Nothing outside the stretch should be returned: give exactly the lines from the line containing "save(build_tray())" through the line containing "obj.data.transform(world)", including both.

## DATA PROVIDED
Begin
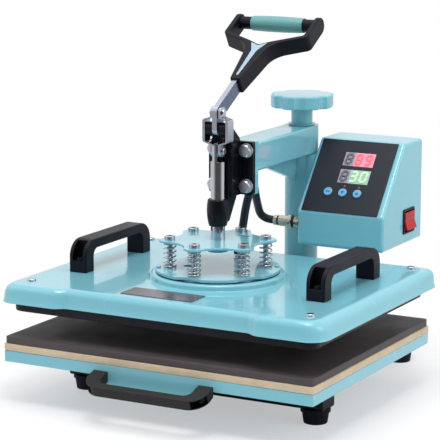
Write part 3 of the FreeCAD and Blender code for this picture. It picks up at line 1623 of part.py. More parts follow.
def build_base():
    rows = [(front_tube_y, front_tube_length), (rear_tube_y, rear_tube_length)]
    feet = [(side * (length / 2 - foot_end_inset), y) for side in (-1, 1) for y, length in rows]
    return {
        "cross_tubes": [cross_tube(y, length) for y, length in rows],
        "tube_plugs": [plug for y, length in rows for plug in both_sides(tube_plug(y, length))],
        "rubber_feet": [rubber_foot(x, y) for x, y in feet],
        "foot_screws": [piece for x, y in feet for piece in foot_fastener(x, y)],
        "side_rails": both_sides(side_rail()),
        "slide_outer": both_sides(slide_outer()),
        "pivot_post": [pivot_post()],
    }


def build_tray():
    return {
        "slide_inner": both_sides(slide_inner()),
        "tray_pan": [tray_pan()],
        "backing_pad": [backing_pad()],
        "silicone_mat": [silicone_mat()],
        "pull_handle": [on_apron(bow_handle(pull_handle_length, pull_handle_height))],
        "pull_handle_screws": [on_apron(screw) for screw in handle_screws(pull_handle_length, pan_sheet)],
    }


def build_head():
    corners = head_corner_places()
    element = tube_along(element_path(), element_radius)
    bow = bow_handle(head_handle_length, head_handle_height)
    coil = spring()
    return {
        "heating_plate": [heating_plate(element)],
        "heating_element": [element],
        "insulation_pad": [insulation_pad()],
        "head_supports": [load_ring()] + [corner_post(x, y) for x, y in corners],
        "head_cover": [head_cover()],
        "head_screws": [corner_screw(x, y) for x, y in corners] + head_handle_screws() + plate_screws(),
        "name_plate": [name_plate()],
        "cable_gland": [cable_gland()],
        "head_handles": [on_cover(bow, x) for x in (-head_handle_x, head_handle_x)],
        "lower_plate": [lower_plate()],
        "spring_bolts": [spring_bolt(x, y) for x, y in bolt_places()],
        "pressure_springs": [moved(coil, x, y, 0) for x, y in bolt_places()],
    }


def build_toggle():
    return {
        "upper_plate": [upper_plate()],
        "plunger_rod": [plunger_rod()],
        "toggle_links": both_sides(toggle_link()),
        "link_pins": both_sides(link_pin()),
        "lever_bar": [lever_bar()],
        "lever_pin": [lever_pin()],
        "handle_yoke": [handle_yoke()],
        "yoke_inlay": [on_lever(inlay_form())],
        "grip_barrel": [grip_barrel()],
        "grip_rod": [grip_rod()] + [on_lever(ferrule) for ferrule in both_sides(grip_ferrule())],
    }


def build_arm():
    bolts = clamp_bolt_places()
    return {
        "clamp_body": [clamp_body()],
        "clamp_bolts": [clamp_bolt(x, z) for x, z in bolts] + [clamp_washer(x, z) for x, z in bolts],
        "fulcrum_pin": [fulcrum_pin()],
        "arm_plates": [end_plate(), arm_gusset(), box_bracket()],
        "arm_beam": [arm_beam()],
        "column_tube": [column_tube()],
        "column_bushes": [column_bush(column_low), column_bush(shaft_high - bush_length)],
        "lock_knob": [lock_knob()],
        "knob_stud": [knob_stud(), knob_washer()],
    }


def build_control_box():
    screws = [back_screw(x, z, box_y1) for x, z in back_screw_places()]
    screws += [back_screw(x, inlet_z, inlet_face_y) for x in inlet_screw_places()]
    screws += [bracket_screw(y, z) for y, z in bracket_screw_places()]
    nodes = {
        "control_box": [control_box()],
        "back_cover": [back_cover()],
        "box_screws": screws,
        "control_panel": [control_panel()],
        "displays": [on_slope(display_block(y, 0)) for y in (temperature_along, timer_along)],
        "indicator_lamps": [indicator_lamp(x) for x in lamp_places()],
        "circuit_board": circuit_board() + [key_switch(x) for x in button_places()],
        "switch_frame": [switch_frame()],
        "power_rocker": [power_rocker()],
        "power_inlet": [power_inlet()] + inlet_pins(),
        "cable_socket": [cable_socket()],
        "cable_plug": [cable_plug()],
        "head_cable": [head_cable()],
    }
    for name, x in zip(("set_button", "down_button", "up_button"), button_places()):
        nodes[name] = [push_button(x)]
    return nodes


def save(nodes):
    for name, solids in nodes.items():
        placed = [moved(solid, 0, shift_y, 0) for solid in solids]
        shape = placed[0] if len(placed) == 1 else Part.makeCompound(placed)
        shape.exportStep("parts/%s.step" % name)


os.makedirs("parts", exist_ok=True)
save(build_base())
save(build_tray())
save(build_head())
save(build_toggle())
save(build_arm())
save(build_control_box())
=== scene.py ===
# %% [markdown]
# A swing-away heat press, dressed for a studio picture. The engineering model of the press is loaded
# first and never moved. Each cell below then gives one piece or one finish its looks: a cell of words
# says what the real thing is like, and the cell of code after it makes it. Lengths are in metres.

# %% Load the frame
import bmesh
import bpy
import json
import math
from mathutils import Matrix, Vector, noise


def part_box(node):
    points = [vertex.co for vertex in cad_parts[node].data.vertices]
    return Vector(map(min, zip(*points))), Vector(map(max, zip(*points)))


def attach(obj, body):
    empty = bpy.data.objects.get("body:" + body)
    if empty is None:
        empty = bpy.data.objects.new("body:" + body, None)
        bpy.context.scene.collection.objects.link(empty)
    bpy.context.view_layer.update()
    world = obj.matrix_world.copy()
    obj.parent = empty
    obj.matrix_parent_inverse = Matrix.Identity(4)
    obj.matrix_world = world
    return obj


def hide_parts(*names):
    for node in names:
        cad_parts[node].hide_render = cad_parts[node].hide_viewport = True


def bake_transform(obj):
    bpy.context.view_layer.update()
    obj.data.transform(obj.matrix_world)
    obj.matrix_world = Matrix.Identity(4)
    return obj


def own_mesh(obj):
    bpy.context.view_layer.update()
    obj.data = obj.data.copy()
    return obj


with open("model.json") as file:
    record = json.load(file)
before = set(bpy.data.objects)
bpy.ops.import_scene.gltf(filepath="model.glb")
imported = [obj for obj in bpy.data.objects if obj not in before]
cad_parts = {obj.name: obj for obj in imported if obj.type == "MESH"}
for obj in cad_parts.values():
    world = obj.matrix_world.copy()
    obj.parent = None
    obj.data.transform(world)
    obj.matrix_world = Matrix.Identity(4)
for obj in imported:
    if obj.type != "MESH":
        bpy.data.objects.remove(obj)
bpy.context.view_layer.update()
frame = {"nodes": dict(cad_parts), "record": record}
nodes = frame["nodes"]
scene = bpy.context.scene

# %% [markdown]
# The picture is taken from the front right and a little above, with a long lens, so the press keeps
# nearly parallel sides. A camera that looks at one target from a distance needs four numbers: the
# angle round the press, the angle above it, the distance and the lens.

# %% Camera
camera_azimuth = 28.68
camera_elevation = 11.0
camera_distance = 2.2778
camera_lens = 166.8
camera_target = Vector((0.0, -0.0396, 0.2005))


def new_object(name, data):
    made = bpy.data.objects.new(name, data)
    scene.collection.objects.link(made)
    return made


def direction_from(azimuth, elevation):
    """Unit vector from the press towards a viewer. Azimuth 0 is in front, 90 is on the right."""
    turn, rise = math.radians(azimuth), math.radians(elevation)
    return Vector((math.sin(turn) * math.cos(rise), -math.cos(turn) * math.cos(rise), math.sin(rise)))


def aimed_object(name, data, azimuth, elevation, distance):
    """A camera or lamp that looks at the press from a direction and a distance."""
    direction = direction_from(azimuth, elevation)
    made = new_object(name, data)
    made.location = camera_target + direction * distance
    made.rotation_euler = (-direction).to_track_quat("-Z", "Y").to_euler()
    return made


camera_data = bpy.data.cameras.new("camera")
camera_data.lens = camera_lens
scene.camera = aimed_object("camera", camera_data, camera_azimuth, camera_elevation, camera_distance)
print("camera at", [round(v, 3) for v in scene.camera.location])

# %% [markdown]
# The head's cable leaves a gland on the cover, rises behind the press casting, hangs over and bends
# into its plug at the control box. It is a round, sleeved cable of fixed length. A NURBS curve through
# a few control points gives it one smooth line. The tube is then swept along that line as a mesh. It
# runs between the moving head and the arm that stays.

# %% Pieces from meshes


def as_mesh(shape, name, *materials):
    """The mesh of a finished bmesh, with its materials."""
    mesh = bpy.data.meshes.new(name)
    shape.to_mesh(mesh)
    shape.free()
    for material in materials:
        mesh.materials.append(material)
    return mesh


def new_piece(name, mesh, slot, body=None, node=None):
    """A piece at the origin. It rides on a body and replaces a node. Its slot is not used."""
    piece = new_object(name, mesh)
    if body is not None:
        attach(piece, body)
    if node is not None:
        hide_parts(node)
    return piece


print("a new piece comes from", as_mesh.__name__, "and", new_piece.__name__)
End
Begin
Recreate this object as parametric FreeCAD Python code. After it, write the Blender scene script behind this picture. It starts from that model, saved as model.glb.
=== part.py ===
End
Begin
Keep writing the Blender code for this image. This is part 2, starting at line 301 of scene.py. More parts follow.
End
## COMPLETE ANSWER
save(build_tray())
save(build_head())
save(build_toggle())
save(build_arm())
save(build_control_box())
=== scene.py ===
# %% [markdown]
# A swing-away heat press, dressed for a studio picture. The engineering model of the press is loaded
# first and never moved. Each cell below then gives one piece or one finish its looks: a cell of words
# says what the real thing is like, and the cell of code after it makes it. Lengths are in metres.

# %% Load the frame
import bmesh
import bpy
import json
import math
from mathutils import Matrix, Vector, noise


def part_box(node):
    points = [vertex.co for vertex in cad_parts[node].data.vertices]
    return Vector(map(min, zip(*points))), Vector(map(max, zip(*points)))


def attach(obj, body):
    empty = bpy.data.objects.get("body:" + body)
    if empty is None:
        empty = bpy.data.objects.new("body:" + body, None)
        bpy.context.scene.collection.objects.link(empty)
    bpy.context.view_layer.update()
    world = obj.matrix_world.copy()
    obj.parent = empty
    obj.matrix_parent_inverse = Matrix.Identity(4)
    obj.matrix_world = world
    return obj


def hide_parts(*names):
    for node in names:
        cad_parts[node].hide_render = cad_parts[node].hide_viewport = True


def bake_transform(obj):
    bpy.context.view_layer.update()
    obj.data.transform(obj.matrix_world)
    obj.matrix_world = Matrix.Identity(4)
    return obj


def own_mesh(obj):
    bpy.context.view_layer.update()
    obj.data = obj.data.copy()
    return obj


with open("model.json") as file:
    record = json.load(file)
before = set(bpy.data.objects)
bpy.ops.import_scene.gltf(filepath="model.glb")
imported = [obj for obj in bpy.data.objects if obj not in before]
cad_parts = {obj.name: obj for obj in imported if obj.type == "MESH"}
for obj in cad_parts.values():
    world = obj.matrix_world.copy()
    obj.parent = None
    obj.data.transform(world)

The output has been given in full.